Batman n’est pas un super-héros invicible, il se recoud tout seul salement blessé par un molosse. Le Joker n’est pas un méchant assoiffé de pouvoir et d’argent, il est bien plus complexe que ça… et le Procureur Harvey Dent finit par adopter le « on n’est jamais si bien servi que par soi-même » quand il s’agit de se venger.
– La performance d’Heath Ledger est… inracontable. Vraiment, il faut le voir. En VO de préférence. Ce mec a absorbé, digéré tout ce qui fait le Joker. Il a dû s’avaler des centaines de comics, tellement il l’incarne à merveille. Le Joker est le vrai héros de ce film, ce qui en dit long sur sa teneur en darkness. Dans un tout autre style que celui de Jack Nicholson dans le Batman original.
La scène – sans le moindre son – où il s’enfuit à bord d’une voiture de police, cheveux au vent, au petit matin est sublime. Elle mérite à elle seule de retourner voir le film.

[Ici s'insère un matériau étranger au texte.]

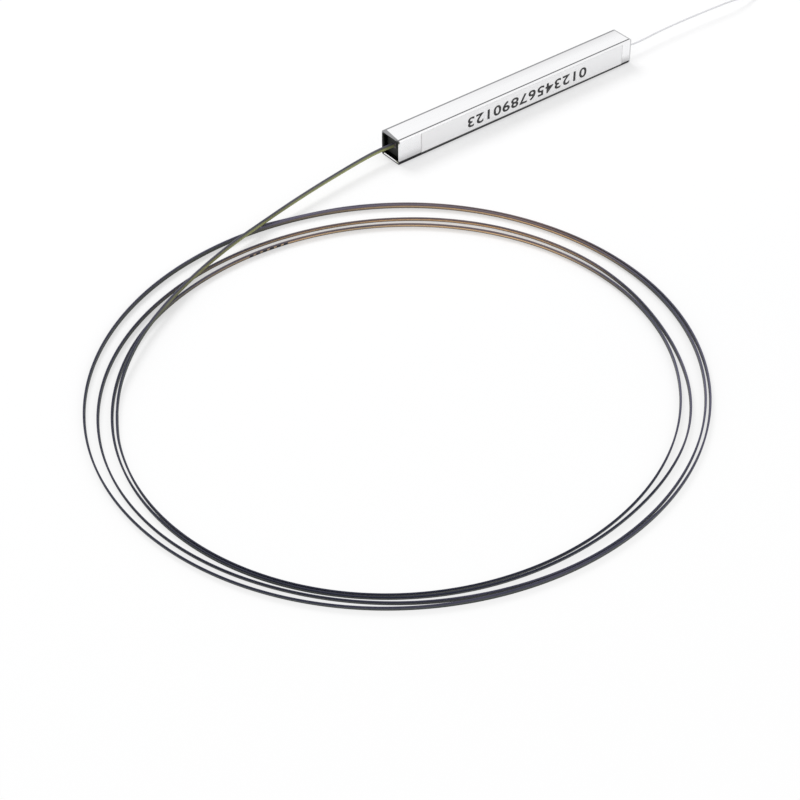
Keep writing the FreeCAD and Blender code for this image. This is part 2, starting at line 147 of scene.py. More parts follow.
# Colours of the painted reflections, painted shades and painted shadows on the steel.
LOW_EDGE_SHADOW = (0.022, 0.022, 0.024)
FRONT_EDGE_REFLECTION, BACK_EDGE_REFLECTION = (0.12, 0.12, 0.125), (0.28, 0.28, 0.29)
BORE_SHADE, BEHIND_SHADE = (0.012, 0.013, 0.012), (0.020, 0.021, 0.020)
FOOT_SHADE = (0.05, 0.05, 0.052)
LIP_DEEP_SHADE, LIP_PALE_SHADE = (0.10, 0.10, 0.105), (0.42, 0.42, 0.43)
FAR_TOP_SHADE, FAR_SIDE_SHADE = (0.48, 0.48, 0.49), (0.60, 0.60, 0.61)
# Where each of them fades in or out, in metres. The first ones are depths in from the tube's sides
# and down from its top.
SIDE_FADE, TOP_FADE, BACK_FADE = (0.0003, 0.0002), (0.00022, 0.00012), (0.00050, 0.00038)
FRONT_STARTS, FRONT_ENDS = (0.00050, 0.00042), (0.00026, 0.00018)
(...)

Avec une image qui bouge, c’est encore mieux.
– On tient là le meilleur Batman de la série et sans doute le meilleur film de super-héros, tous confondus. En tout cas, y’a match avec le Spiderman 1, qui valait — à l’époque — à lui seul le déplacement pour la claque visuelle qu’il envoyait.
Ce Batman-là n’est pas un modèle de film d’action, les scènes de bagaaaarre ne sont pas trancendantes – il en manque certainement une d’anthologie pour boucler le film.
– Et bon sang, le film donne à réfléchir sur la nature humaine, sur le rapport entre le Bien et le Mal sans jamais tomber dans le larmoyant, dans le sortage de trompettes et drapeaux étoilés (la scène des ferrys bombes à retardement s’arrête juste là où il faut, ni pas assez, ni trop). Sans oublier le dernier monologue, qui illumine le spectateur sur la signification de ce titre abscons. C’est trop rare, les films où tu comprends toute la finesse du titre dans les cinq dernières secondes.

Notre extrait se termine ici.